Pleading for calm, U.N. High Commissioner for Human Rights Navi Pillay asked for an investigation into the violence.
"The number of people killed or injured, even according to the government's figures, point to an excessive, even extreme, use of force against demonstrators," she said. "There must be an independent, impartial, effective and credible investigation of the conduct of the security forces. Anyone found guilty of wrongdoing should be held to account."
The U.N. Security Council convened an urgent meeting Thursday evening on the crisis.
"It is important ... that the parties exercise maximum restraint, and there was a common desire to stop the violence and advance national reconciliation," Argentine U.N. Ambassador Maria Cristina Perceval said on behalf of the council members.
Germany, France and other nations summoned Egypt's ambassadors to their nations to express dismay over the violence, with Italy typical among them in criticizing the "force used by police (as) brutal, disproportionate and ... not justifiable."
Denmark suspended economic aid to the country. As to the United States -- which provides about $1.6 billion in annual aid to Egypt -- it is continuing to review such programs "in all forms," State Department spokeswoman Jen Psaki said Thursday.
Even predominantly Muslim nations voiced displeasure, with Turkey recalling its ambassador in Egypt to return to Ankara in light of the crisis, a Turkish foreign ministry spokesperson said.

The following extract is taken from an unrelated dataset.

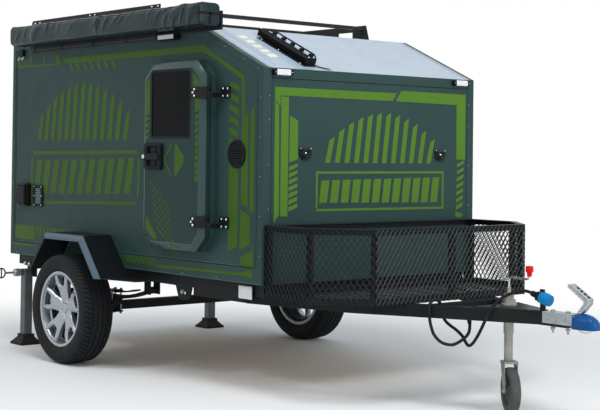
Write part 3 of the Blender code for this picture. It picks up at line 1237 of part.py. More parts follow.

Raids followed by chaos, attacks on churches
The violence erupted as security forces raided pro-Morsy camps Wednesday after weeks of simmering tension. Clashes and gunfire broke out, leaving pools of blood and bodies strewn in the streets.
Authorities bulldozed tents and escorted hundreds of people away. Some mothers and fathers managed to whisk away their children, gas masks on their faces.

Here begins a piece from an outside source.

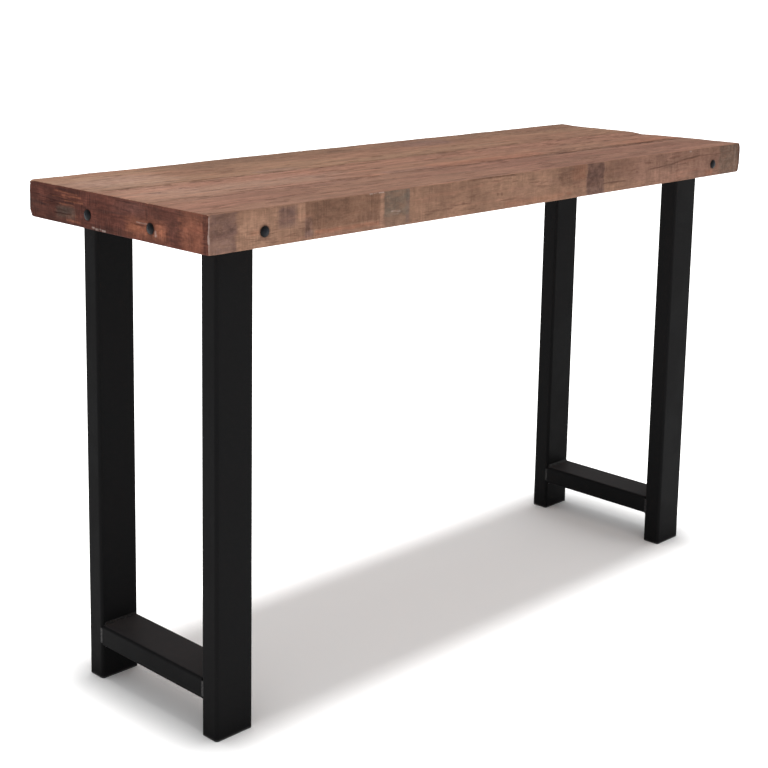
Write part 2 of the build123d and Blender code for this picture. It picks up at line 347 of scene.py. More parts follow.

Morsy supporters also reportedly attacked a number of Christian churches. It's not clear how many were targeted, but Dalia Ziada, of the Ibn Khadun Center for Development Studies, said Thursday that her group had documented the burning of 29 churches and Coptic facilities across the country.
"This is horrible to happen in only one day," she said.

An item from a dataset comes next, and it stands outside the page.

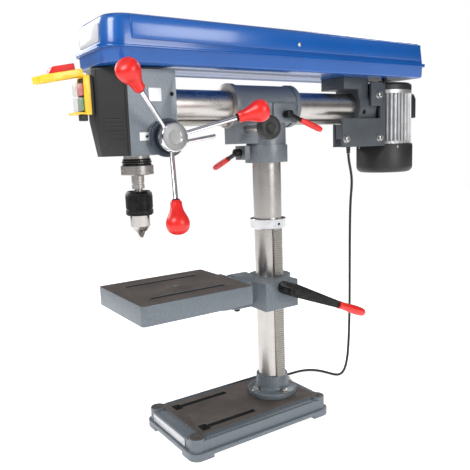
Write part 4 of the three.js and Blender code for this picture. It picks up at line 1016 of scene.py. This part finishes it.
def switchParts():
    s = switchSizes
    left, right, low, high, front = s["left"], s["right"], s["low"], s["high"], s["face"]
    dressedPart("switch_box", (0.8, 2), "switchBox", "blackPlastic", "arm")
    rim = boxed((left - 1.2, front - 1.8, low - 0.6), (right + 1.2, front + 9, high + 0.4), 1.6)
    carved(rim, boxed((left + 3.4, front - 9, low + 4.6), (right - 3.4, front + 20, high - 4.6)),
           boxed((left - 0.1, front - 0.1, low - 0.1), (right + 0.1, front + 20, high + 9)))
    settle(rim, "switchFrame", "yellowPlastic", "arm")
    lip = boxed((left, front - 21, low), (right, front - 1, low + 4), 1.6)
    settle(lip, "switchLip", "yellowPlastic", "arm")
    tab = boxed((right - 11, front - 12, low - 11), (right - 1, front + 2, low - 0.2), 1.4)
    settle(tab, "switchTab", "blackPlastic", "arm")
    for name, node, finish, slot in (("stopButton", "stop_button", "redPlastic", "red_plastic"),
                                     ("startButton", "start_button", "greenPlastic", "green_plastic")):
        button = dressed(node, 1.2, 3)
        settle(button, name, finish, node.split("_")[0])
        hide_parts(node)
        lower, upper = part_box(node)
        lidLow = [(lower.x - axisX) / mm - 1.0, front - s["lidDepth"], lower.z / mm - 0.6]
        lidHigh = [(upper.x - axisX) / mm + 1.0, front - 0.1, upper.z / mm + 0.6]
        lid = boxed(lidLow, lidHigh, 1.4)
        carved(lid, boxed([v + 0.8 for v in lidLow], (lidHigh[0] - 0.8, lidHigh[1] + 5, lidHigh[2] - 0.8)))
        settle(lid, name + "Lid", "clear", "arm")
    flap = dressed("switch_flap", 1.1, 3)
    for corner in flap.data.vertices:
        ahead = s["hinge"] - (corner.co.y - axisY) / mm
        if ahead > 0:
            corner.co.y += ahead * 0.14 * mm
            corner.co.z += ahead * 0.14 * math.tan(math.radians(s["droop"])) * mm
    carved(flap, bar(flapPoint(0, 19, s["sheetTop"] + 2), flapPoint(0, 19, s["paddleTop"] + 9), 2.4, steps=24))
    settle(flap, "switchFlap", "yellowPlastic", "flap")
    turn = math.radians(s["droop"])
    refaced(flap, "redPlastic", lambda spot, normal: (spot.z - high) * math.cos(turn)
            - (spot.y - s["hinge"]) * math.sin(turn) > s["sheetTop"] + 0.2)
    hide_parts("switch_flap")


switchParts()
print("switch done")


# Motor with its bracket, adjusting plate and cowls
motorSizes = {"y": 363, "radius": 63.5, "fin": 4.2, "fins": 40, "low": 581, "high": 706,
              "cover": 67, "coverLow": 513}


def motorParts():
    m = motorSizes
    for name, node, edge in (("motorBracket", "motor_bracket", 0.9), ("motorPlate", "motor_plate", 0.8)):
        piece = dressed(node, edge, 3)
        if node == "motor_plate":
            carved(piece, boxed((-60, 170, 570), (-30, 239, 650)))
        settle(piece, name, "bracketPaint", "arm")
        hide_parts(node)
    right = (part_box("motor_plate")[1].x - axisX) / mm
    bolts = [hexBolt((right - 0.3, y, z), (1, 0, 0), 13, 5.5, 9) for y, z in ((186, 595), (292, 596), (290, 693))]
    bolts += [hexBolt((-right + 0.3, y, z), (-1, 0, 0), 13, 5.5, 9) for y, z in ((292, 596), (290, 693))]
    settle(joined(bolts), "motorBolts", "zinc", "arm", 30)
    outline = []
    for fin in range(m["fins"]):
        for share, reach in ((0.08, m["radius"] - m["fin"]), (0.3, m["radius"] - 0.2), (0.55, m["radius"] - 0.2),
                             (0.77, m["radius"] - m["fin"])):
            turn = (fin + share) * math.tau / m["fins"]
            outline.append((math.cos(turn) * reach, m["y"] + math.sin(turn) * reach))
    fins = pulled(outline, m["low"], m["high"], "z")
    bevelled(fins, 0.4, 1, 30)
    collar = turned([(0, m["low"] - 0.1), (62, m["low"] - 0.1), (62, m["low"] + 6), (60, m["low"] + 7),
                     (60, m["high"] - 9),
                     (63.4, m["high"] - 8), (63.4, m["high"]), (0, m["high"])], (0, m["y"], 0), steps=96)
    foot = boxed((-24, 296.6, m["low"] + 8), (24, 323, m["high"] - 6), 1.5)
    pad = boxed((-24, 403, 647), (24, 427.4, 695), 1.5)
    settle(joined([fins, collar, foot, pad]), "motorBody", "aluminium", "arm", 30)
    refaced(bpy.data.objects["motorBody"], "bracketPaint",
            lambda spot, normal: m["low"] + 8 < spot.z < m["high"] - 10
            and abs(normal.z) < 0.5 and math.hypot(spot.x, spot.y - m["y"]) < m["radius"] - m["fin"] * 0.6)
    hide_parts("motor_body")
    cap = turned([(8, 706.3), (63.5, 706.3), (63.5, 716), (62.6, 719.6), (60, 722), (56, 723), (30, 723),
                  (28, 721.6),
                  (8, 721.6)], (0, m["y"], 0), steps=96, ring=True)
    settle(cap, "motorTopCap", "blackPlastic", "arm", 40)
    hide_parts("motor_top_cap")
    low, r = m["coverLow"], m["cover"]
    arc = [(r - 14 + math.sin(turn) * 14, low + 14 - math.cos(turn) * 14)
           for turn in [step * math.pi / 2 / 9 for step in range(10)]]
    fanCover = turned([(0, low), *arc, (r, 576), (r - 0.8, 577.4), (r - 0.8, 580), (r - 1.4, 580.7),
                       (r - 3, 580.7), (r - 3, low + 16),
                       (r - 14, low + 4), (0, low + 4)], (0, m["y"], 0), steps=96)
    slots = []
    for index in range(28):
        turn = index * math.tau / 28
        way = Vector((math.cos(turn), math.sin(turn), 0))
        centre = Vector((0, m["y"], low - 1))
        slots.append(bar(centre + way * 26, centre + way * 26 + Vector((0, 0, 9)), 2.2, steps=12))
        slots.append(bar(centre + way * 42, centre + way * 42 + Vector((0, 0, 9)), 3.0, steps=12))
    carved(fanCover, joined(slots))
    settle(fanCover, "motorFanCover", "blackPlastic", "arm", 40)
    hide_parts("motor_fan_cover")
    screws = []
    for turn in (math.radians(-20), math.radians(70), math.radians(160), math.radians(250)):
        way = Vector((math.cos(turn), math.sin(turn), 0))
        screws.append(crossScrew(Vector((0, m["y"], 574)) + way * (r - 0.6), way, 2.6, 1.2))
    settle(joined(screws), "fanCoverScrews", "zinc", "arm")
    dressedPart("capacitor_box", (2.4, 4), "capacitorBox", "blackPlastic", "arm", 40)


def driveParts():
    for name, node, body in (("spindlePulley", "spindle_pulley", "spindle_drive"),
                             ("motorPulley", "motor_pulley", "motor_drive")):
        piece = dressed(node, 0.5, 2)
        settle(piece, name, "aluminium", body, 40)
        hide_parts(node)
    dressedPart("drive_belt", (0.6, 2), "driveBelt", "rubber", "arm", 40)


motorParts()
driveParts()
print("motor done")


# Belt cover: pan and hinged lid in gloss enamel
coverSizes = {"halfWidth": 83, "front": -374, "rear": 404, "frontRadius": 36, "rearRadius": 9, "rim": 5,
              "wall": 2.4,
              "floor": 731, "seam": 758, "top": 812}


# A rounded outline, wide at its front corners and tight at its rear ones, raised through levels of inset
def coverShape(levels, grow=0.0):
    c = coverSizes
    half, low, high = c["halfWidth"] + grow, c["front"] - grow, c["rear"] + grow
    outline = []
    for x, y, start, radius in ((1, high, 0, c["rearRadius"]), (-1, high, 90, c["rearRadius"]),
                                (-1, low, 180, c["frontRadius"]), (1, low, 270, c["frontRadius"])):
        radius += grow * 0.6
        corner = (x * (half - radius), y - radius if y > 0 else y + radius)
        for step in range(13):
            turn = math.radians(start + step * 7.5)
            outline.append((corner[0] + math.cos(turn) * radius, corner[1] + math.sin(turn) * radius))
    edgeRun([(u, v, levels[0][0]) for u, v in outline])
    bpy.ops.mesh.edge_face_add()
    bpy.ops.mesh.select_all(action="SELECT")
    middle = Vector((0, (low + high) / 2, 0)) * mm
    for (lastZ, lastIn), (z, inset) in zip([(levels[0][0], 0), *levels], levels):
        if z == lastZ:
            bpy.ops.transform.resize(value=(1 - inset / half, 1 - inset * 2 / (high - low), 1),
                                     center_override=middle)
            continue
        bpy.ops.mesh.extrude_region_move(TRANSFORM_OT_translate={"value": (0, 0, (z - lastZ) * mm)})
        deep = (high - low) / 2
        bpy.ops.transform.resize(value=((half - inset) / (half - lastIn), (deep - inset) / (deep - lastIn), 1),
                                 center_override=middle)
    bpy.ops.mesh.select_all(action="SELECT")
    bpy.ops.mesh.normals_make_consistent(inside=False)
    bpy.ops.object.mode_set(mode="OBJECT")
    piece = bpy.context.object
    piece.location = at(0, 0, 0)
    bpy.ops.object.transform_apply(location=True, rotation=True, scale=True)
    return piece


def coverParts():
    c = coverSizes
    floor, seam, top, wall = c["floor"], c["seam"], c["top"], c["wall"]
    pan = coverShape([(floor, 3.2), (floor + 0.9, 1.8), (floor + 3, 0.7), (seam, 0)])
    booled(pan, "UNION", coverShape([(seam - 3, 0), (seam, 0)], c["rim"]))
    carved(pan, coverShape([(floor + wall, 3), (seam + 4, 2.4)]),
           bar((0, -298, floor - 4), (0, -298, floor + 9), 28), bar((0, 363, floor - 4), (0, 363, floor + 9), 16))
    bevelled(pan, 0.6, 2, 50)
    settle(pan, "coverPan", "blueEnamel", "arm", 40)
    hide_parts("cover_pan")
    start = seam + 0.3
    lid = coverShape([(start, 0), (start + 6, 0.4), (top - 15, 3), (top - 9, 4), (top - 5, 6), (top - 2, 9.5),
                      (top - 0.5, 14), (top, 20)])
    booled(lid, "UNION", coverShape([(start, 0), (start + 3, 0)], c["rim"]))
    carved(lid, coverShape([(start - 4, 2.4), (start + 6, 2.8), (top - 15, 5.4), (top - 8, 8), (top - 3, 16)]))
    settle(lid, "coverLid", "blueEnamel", "lid", 40)
    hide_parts("cover_lid")
    for side in (-1, 1):
        panel = boxed((side * 80.5 - 3.8, c["front"] + 42, seam + 10),
                      (side * 80.5 + 3.8, c["rear"] - 12, top - 7), 3.4)
        settle(panel, "lidPanelRight" if side > 0 else "lidPanelLeft", "blueEnamel", "lid", 40)
    screw = crossScrew((84.1, 26, 782), (1, 0, 0), 4.2, 1.8)
    settle(screw, "lidScrew", "zinc", "lid")
    label = boxed((-44, c["front"] - 0.35, seam + 8), (44, c["front"] + 3.5, top - 16), 0.1)
    settle(label, "lidLabel", "silverLabel", "lid")


coverParts()
print("cover done")


# Stops of grey around the room, a touch cool where cool is over 1
def greyRamp(nodes, stops, cool):
    node = nodes.new("ShaderNodeValToRGB")
    elements = node.color_ramp.elements
    while len(elements) < len(stops):
        elements.new(0.5)
    for element, (place, grey) in zip(elements, stops):
        element.position = place
        element.color = (grey, grey, grey * cool, 1)
    return node


# Studio: a pale floor that runs into the background, soft light from above, front and side
def addStudio():
    floor = turned([(0, -0.4), (6000, -0.4), (6000, -2), (0, -2)], (0, 0, 0), steps=48)
    floor.name = "studioFloor"
    sheet = Sheet("studio floor")
    paper = sheet.noise(3, 2)
    sheet.set(Base_Color=sheet.ramp(paper, [(0.3, (0.86, 0.86, 0.86)), (0.7, (0.9, 0.9, 0.9))]), Roughness=0.9,
              Emission_Color=(1.0, 1.0, 1.0), Emission_Strength=0.72)
    floor.data.materials.append(sheet.finish)
    lamps = (("key", (500, -1700, 1700), (0, -100, 450), 800, 26),
             ("fill", (1700, 200, 1000), (0, 0, 400), 800, 15),
             ("left", (-1500, -700, 1300), (0, 0, 450), 700, 8), ("rear", (-600, 1500, 1500), (0, 0, 500), 700, 10))
    for name, place, aimPoint, size, power in lamps:
        data = bpy.data.lights.new(name, "AREA")
        data.energy = power
        data.size = size * mm
        lamp = bpy.data.objects.new(name, data)
        bpy.context.collection.objects.link(lamp)
        way = at(*place) - at(*aimPoint)
        lamp.matrix_world = Matrix.Translation(at(*place)) @ way.to_track_quat("Z", "Y").to_matrix().to_4x4()
    world = bpy.data.worlds.new("room")
    bpy.context.scene.world = world
    world.use_nodes = True
    nodes, links = world.node_tree.nodes, world.node_tree.links
    room = nodes["Background"]
    room.inputs[1].default_value = 0.55
    plain = nodes.new("ShaderNodeBackground")
    plain.inputs[0].default_value = (1, 1, 1, 1)
    where = nodes.new("ShaderNodeTexCoord")
    split = nodes.new("ShaderNodeSeparateXYZ")
    bands = greyRamp(nodes, ((0.0, 0.85), (0.48, 0.7), (0.53, 0.16), (0.62, 0.2), (0.7, 1.0), (1.0, 1.0)), 1.02)
    shift = nodes.new("ShaderNodeMapRange")
    shift.inputs["From Min"].default_value = -1
    path = nodes.new("ShaderNodeLightPath")
    pick = nodes.new("ShaderNodeMixShader")
    links.new(where.outputs["Generated"], split.inputs[0])
    links.new(split.outputs[2], shift.inputs["Value"])
    links.new(shift.outputs[0], bands.inputs[0])
    around = nodes.new("ShaderNodeVectorMath")
    around.operation = "DOT_PRODUCT"
    around.inputs[1].default_value = (0.5, 0.5, 0.0)
    strips = greyRamp(nodes, ((0.0, 1.0), (0.2, 1.0), (0.26, 0.1), (0.34, 0.15), (0.4, 1.0), (0.56, 1.0),
                              (0.62, 0.12), (0.7, 0.2), (0.76, 1.0), (0.9, 0.3), (1.0, 0.9)), 1)
    lift = nodes.new("ShaderNodeMapRange")
    lift.inputs["From Min"].default_value = -0.71
    lift.inputs["From Max"].default_value = 0.71
    blend = nodes.new("ShaderNodeMixRGB")
    blend.blend_type = "MULTIPLY"
    blend.inputs[0].default_value = 0.75
    links.new(where.outputs["Generated"], around.inputs[0])
    links.new(around.outputs["Value"], lift.inputs["Value"])
    links.new(lift.outputs[0], strips.inputs[0])
    links.new(bands.outputs[0], blend.inputs[1])
    links.new(strips.outputs[0], blend.inputs[2])
    links.new(blend.outputs[0], room.inputs[0])
    links.new(path.outputs["Is Camera Ray"], pick.inputs[0])
    links.new(room.outputs[0], pick.inputs[1])
    links.new(plain.outputs[0], pick.inputs[2])
    links.new(pick.outputs[0], nodes["World Output"].inputs[0])
    bpy.context.scene.view_settings.view_transform = "Standard"


addStudio()
print("studio set")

The Bible Society of Egypt said 15 churches and three Christian schools had been attacked, some set on fire.
At least 84 people, including Muslim Brotherhood members, have been referred to military prosecutors for charges including murder and the burning of churches, the state-run EGYNews site reported.
Nile TV said Morsy supporters attacked another church Thursday in Fayoum, southwest of Cairo.
Muslim Brotherhood leader defiant
Rather than uniting Egypt after Mubarak's fall, divisions intensified during Morsy's time as president.
Critics accused him of being authoritarian, trying to force the Muslim Brotherhood's Islamic agenda on the country and failing to deliver freedom and justice.
Morsy's supporters say the deposed president wasn't given a fair chance and say his backers have been unfairly targeted for expressing their opinion.
Though Morsy has not appeared in public since he was taken into custody, his supporters have amassed on the streets nationwide to slam military leaders and demand his reinstatement.